Americans picked up the pace of spending in January as the threat of omicron faded and there was some easing of supply shortages.
Retail sales surged a seasonally adjusted 3.8% last month over December, whizzing past the projections of most economists. That compared to the prior month when sales slid 2.5% according to revised figures released Wednesday by the U.S. Commerce Department.
Surging inflation likely pumped up the numbers further in January.
Retail sales were up across the spectrum. Sales at general merchandise stores rose 3.6%, while department stores saw business up 9.2%. Sales at furniture and home furnishings stores rose 7.2%. Online sales surged 14.5%. However, restaurants saw a 0.9% decline from the month before likely as consumers refrained from going out to eat for fear of catching the virus.
Gasoline sales fell 1.3% last month, possibly a result of the cost and cases of omicron, which rose in tandem, according to Bankrate.com senior industry analyst Ted Rossman.

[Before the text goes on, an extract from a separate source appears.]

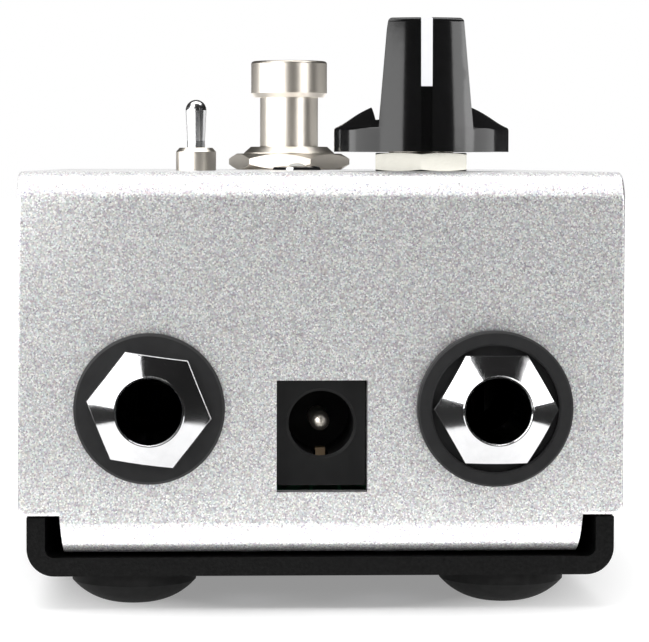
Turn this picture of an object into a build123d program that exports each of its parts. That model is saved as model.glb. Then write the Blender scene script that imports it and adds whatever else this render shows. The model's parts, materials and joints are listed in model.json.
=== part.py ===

On a year-over-year basis, retail and food services ere up 13%. Year-over-year sales at gasoline stations (33.4%) and clothing retailers (22%) also showed major increases.
The omicron variant that emerged in late November caused widespread worker shortages with so many people calling out sick. Yet the wave of the most recent variant appears to have been short-lived and infections began to decline by mid-January as fast as they rose late last year. Cases have plunged from 436,000 a day two weeks ago to 136,000 Monday.
What is rising is inflation, reaching heights not seen in four decades to wipe out pay raises and potentially eliciting a more forceful response from Federal Reserve, which is expected to begin raising interest rates to cool the economy.
Yet, volatility in retail sales data is emerging after the pandemic and as related supply crunches drastically altered the behavior of Americans, particularly at the end of 2021. Major retailers companies urged people to shop early to avoid shortages and Americans did, in massive numbers.
After sales rose in October and November, there was a significant spending downturn in December, a month traditionally very big for retail.
By January, despite inflation in headlines everywhere, Americans appeared ready to renew spending.
Consumer prices soared 7.5% last month compared with January 2021, the steepest year-over-year increase since February 1982 as the U.S. economy raced out of pandemic-induced recession. Americans, many flush with cash and ready to spend, collided with a lack of supply as surging demand created global supply chain backups, pushing prices higher still.
The retail report released Wednesday covers only about a third of overall consumer spending and doesn’t include services such as haircuts, hotel stays and plane tickets.